:: GOAL ::
Identify the lines bearing the string "with" and gather them.

Lines of data:

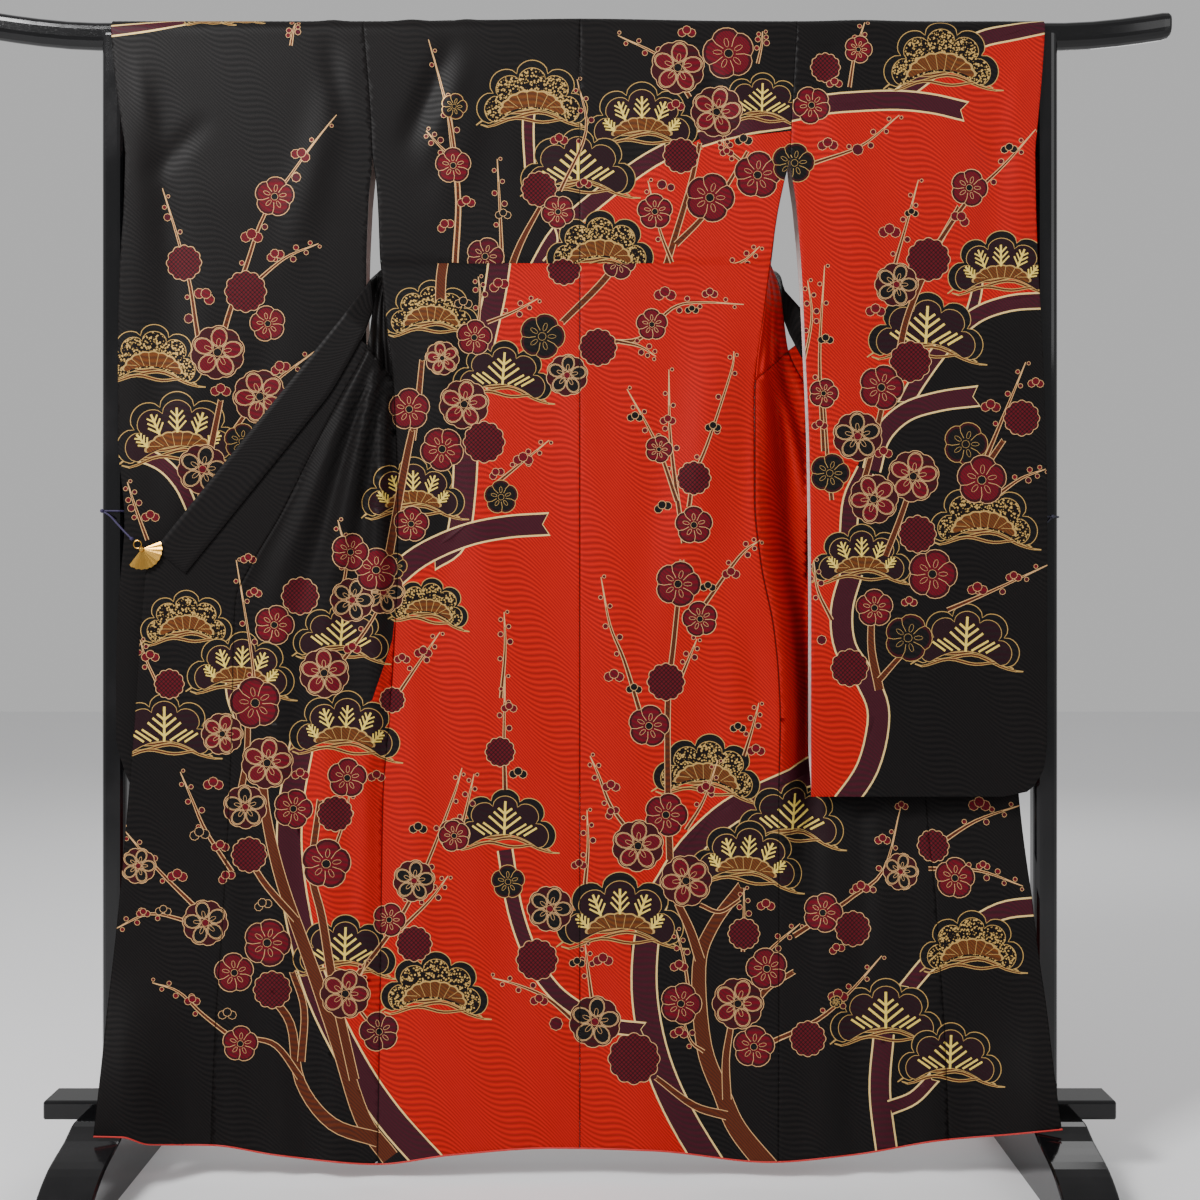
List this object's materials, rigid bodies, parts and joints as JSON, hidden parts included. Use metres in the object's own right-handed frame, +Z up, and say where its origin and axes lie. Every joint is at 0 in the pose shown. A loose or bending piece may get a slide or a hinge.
{
  "type": "furisode on display stand",
  "caption": "Long-sleeved silk furisode with pine and plum blossom, hung by its shoulders over a lacquered stand and seen from the back, fronts drawn out to the sides",
  "frame": {"origin": "on the floor, under the middle of the stand", "axes": "+X along the bar to the viewer's right, +Y from the viewer through the stand, +Z up"},
  "size_m": [1.682, 0.498, 1.6494],
  "materials": {
    "black_silk": "satin",
    "red_silk": "satin",
    "lacquer": "high gloss black lacquer",
    "gilt": "polished",
    "purple_cord": "matte",
    "navy_cord": "matte"
  },
  "bodies": {
    "root": {"back_left": "black_silk", "back_right": "red_silk", "front_left": "black_silk", "front_right": "black_silk", "okumi_left": "black_silk", "okumi_right": "black_silk", "collar": "black_silk", "sleeve_left": "black_silk", "sleeve_right": "red_silk", "top_bar": "lacquer", "upright_left": "lacquer", "upright_right": "lacquer", "lower_board": "lacquer", "foot_left": "lacquer", "foot_right": "lacquer", "fan_clip": "gilt", "cord_left": "purple_cord", "cord_right": "navy_cord"}
  },
  "joints": []
}
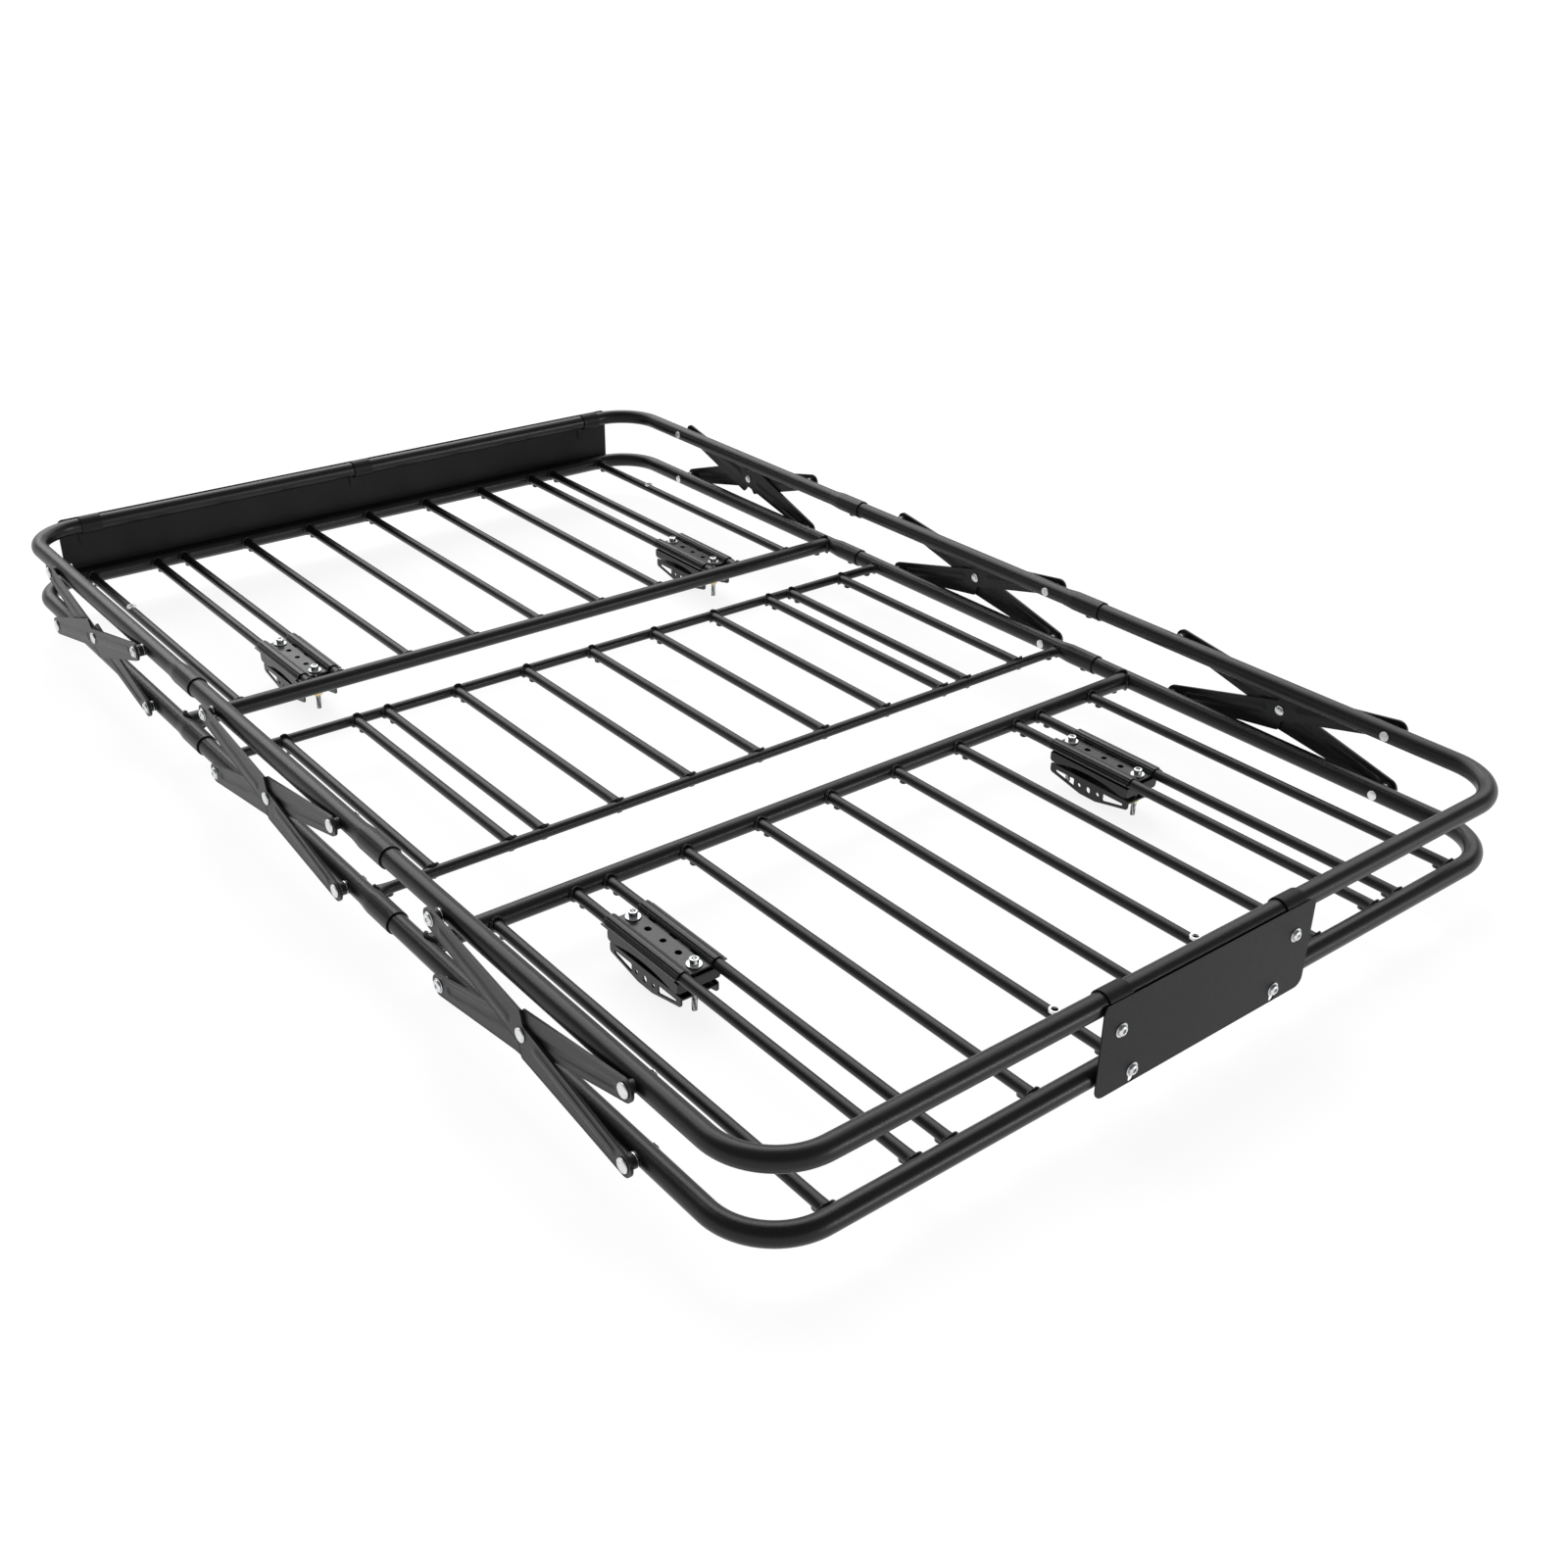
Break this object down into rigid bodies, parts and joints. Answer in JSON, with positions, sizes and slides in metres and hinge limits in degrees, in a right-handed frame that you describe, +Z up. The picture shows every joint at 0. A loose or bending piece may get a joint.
{
  "type": "roof cargo basket",
  "caption": "Slatted steel roof basket with a guard rail on scissor braces, a front fairing and a rear plate, clamped to a vehicle's roof bars.",
  "frame": {"origin": "centre of the footprint, on the plane of the clamp bolt ends", "axes": "+X to the right, +Y to the front, where the fairing is, +Z up"},
  "size_m": [1.0292, 1.641, 0.1354],
  "materials": {
    "rail_black": "satin black powder coat, fine texture",
    "leg_black": "satin black powder coat on pressed sheet",
    "panel_black": "smooth satin black powder coat",
    "clamp_black": "semi-gloss black coated sheet steel",
    "zinc_hardware": "bright zinc plated steel",
    "yellow_zinc": "yellow zinc plated steel"
  },
  "bodies": {
    "floor_frame": {"front_floor_rail": "rail_black", "mid_floor_rails": "rail_black", "rear_floor_rail": "rail_black", "front_crossbar": "rail_black", "thin_crossbars": "rail_black", "rear_crossbar": "rail_black", "front_slats": "rail_black", "mid_slats": "rail_black", "rear_slats": "rail_black", "floor_joint_screws": "rail_black", "floor_bosses": "rail_black", "floor_rivets": "zinc_hardware", "slat_rivet_nuts": "zinc_hardware", "drain_plugs": "rail_black", "panel_rivet_nuts": "zinc_hardware"},
    "guard_rail": {"front_top_rail": "rail_black", "mid_top_rails": "rail_black", "rear_top_rail": "rail_black", "top_joint_screws": "rail_black", "top_bosses": "rail_black", "top_rivets": "zinc_hardware", "fairing": "panel_black", "fairing_clips": "rail_black", "rear_plate": "panel_black", "plate_clips": "rail_black", "panel_bolts": "zinc_hardware"},
    "front_outer_brace": {"front_outer_legs": "leg_black", "front_outer_bolts": "zinc_hardware"},
    "front_inner_brace": {"front_inner_legs": "leg_black", "front_inner_bolts": "zinc_hardware"},
    "mid_outer_brace": {"mid_outer_legs": "leg_black", "mid_outer_bolts": "zinc_hardware"},
    "mid_inner_brace": {"mid_inner_legs": "leg_black", "mid_inner_bolts": "zinc_hardware"},
    "rear_outer_brace": {"rear_outer_legs": "leg_black", "rear_outer_bolts": "zinc_hardware"},
    "rear_inner_brace": {"rear_inner_legs": "leg_black", "rear_inner_bolts": "zinc_hardware"},
    "fl_clamp": {"fl_saddle": "clamp_black", "fl_upper_jaw": "clamp_black", "fl_bolts": "zinc_hardware"},
    "fl_clamp_jaw": {"fl_lower_jaw": "clamp_black", "fl_nuts": "yellow_zinc"},
    "fr_clamp": {"fr_saddle": "clamp_black", "fr_upper_jaw": "clamp_black", "fr_bolts": "zinc_hardware"},
    "fr_clamp_jaw": {"fr_lower_jaw": "clamp_black", "fr_nuts": "yellow_zinc"},
    "rl_clamp": {"rl_saddle": "clamp_black", "rl_upper_jaw": "clamp_black", "rl_bolts": "zinc_hardware"},
    "rl_clamp_jaw": {"rl_lower_jaw": "clamp_black", "rl_nuts": "yellow_zinc"},
    "rr_clamp": {"rr_saddle": "clamp_black", "rr_upper_jaw": "clamp_black", "rr_bolts": "zinc_hardware"},
    "rr_clamp_jaw": {"rr_lower_jaw": "clamp_black", "rr_nuts": "yellow_zinc"}
  },
  "joints": [
    {"name": "guard_fold", "type": "slide", "parent": "floor_frame", "child": "guard_rail", "axis": [0, 0, 1], "range_m": [-0.042, 0]},
    {"name": "front_outer_hinge", "type": "hinge", "parent": "floor_frame", "child": "front_outer_brace", "pos_m": [0, 0.656, 0.05], "axis": [1, 0, 0], "range_deg": [0, 8.2]},
    {"name": "front_inner_hinge", "type": "hinge", "parent": "guard_rail", "child": "front_inner_brace", "pos_m": [0, 0.656, 0.123], "axis": [1, 0, 0], "range_deg": [-8.2, 0]},
    {"name": "mid_outer_hinge", "type": "hinge", "parent": "floor_frame", "child": "mid_outer_brace", "pos_m": [0, -0.151, 0.05], "axis": [1, 0, 0], "range_deg": [-8.2, 0]},
    {"name": "mid_inner_hinge", "type": "hinge", "parent": "guard_rail", "child": "mid_inner_brace", "pos_m": [0, -0.151, 0.123], "axis": [1, 0, 0], "range_deg": [0, 8.2]},
    {"name": "rear_outer_hinge", "type": "hinge", "parent": "floor_frame", "child": "rear_outer_brace", "pos_m": [0, -0.656, 0.05], "axis": [1, 0, 0], "range_deg": [-8.2, 0]},
    {"name": "rear_inner_hinge", "type": "hinge", "parent": "guard_rail", "child": "rear_inner_brace", "pos_m": [0, -0.656, 0.123], "axis": [1, 0, 0], "range_deg": [0, 8.2]},
    {"name": "fl_clamp_slide", "type": "slide", "parent": "floor_frame", "child": "fl_clamp", "axis": [0, 1, 0], "range_m": [0, 0.32]},
    {"name": "fl_jaw_slide", "type": "slide", "parent": "fl_clamp", "child": "fl_clamp_jaw", "axis": [0, 0, 1], "range_m": [-0.018, 0]},
    {"name": "fr_clamp_slide", "type": "slide", "parent": "floor_frame", "child": "fr_clamp", "axis": [0, 1, 0], "range_m": [0, 0.32]},
    {"name": "fr_jaw_slide", "type": "slide", "parent": "fr_clamp", "child": "fr_clamp_jaw", "axis": [0, 0, 1], "range_m": [-0.018, 0]},
    {"name": "rl_clamp_slide", "type": "slide", "parent": "floor_frame", "child": "rl_clamp", "axis": [0, 1, 0], "range_m": [-0.28, 0.035]},
    {"name": "rl_jaw_slide", "type": "slide", "parent": "rl_clamp", "child": "rl_clamp_jaw", "axis": [0, 0, 1], "range_m": [-0.018, 0]},
    {"name": "rr_clamp_slide", "type": "slide", "parent": "floor_frame", "child": "rr_clamp", "axis": [0, 1, 0], "range_m": [-0.28, 0.035]},
    {"name": "rr_jaw_slide", "type": "slide", "parent": "rr_clamp", "child": "rr_clamp_jaw", "axis": [0, 0, 1], "range_m": [-0.018, 0]}
  ],
  "couplings": [
    {"joint": "front_outer_hinge", "follows": "guard_fold", "rad_per_m": -3.2674},
    {"joint": "front_inner_hinge", "follows": "guard_fold", "rad_per_m": 3.2674},
    {"joint": "mid_outer_hinge", "follows": "guard_fold", "rad_per_m": 3.2674},
    {"joint": "mid_inner_hinge", "follows": "guard_fold", "rad_per_m": -3.2674},
    {"joint": "rear_outer_hinge", "follows": "guard_fold", "rad_per_m": 3.2674},
    {"joint": "rear_inner_hinge", "follows": "guard_fold", "rad_per_m": -3.2674}
  ]
}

:: RESULT ::
  "caption": "Long-sleeved silk furisode with pine and plum blossom, hung by its shoulders over a lacquered stand and seen from the back, fronts drawn out to the sides",
Break this object down into rigid bodies, parts and joints. Answer in JSON, with positions, sizes and slides in metres and hinge limits in degrees, in a right-handed frame that you describe, +Z up. The picture shows every joint at 0. A loose or bending piece may get a joint.
  "caption": "Slatted steel roof basket with a guard rail on scissor braces, a front fairing and a rear plate, clamped to a vehicle's roof bars.",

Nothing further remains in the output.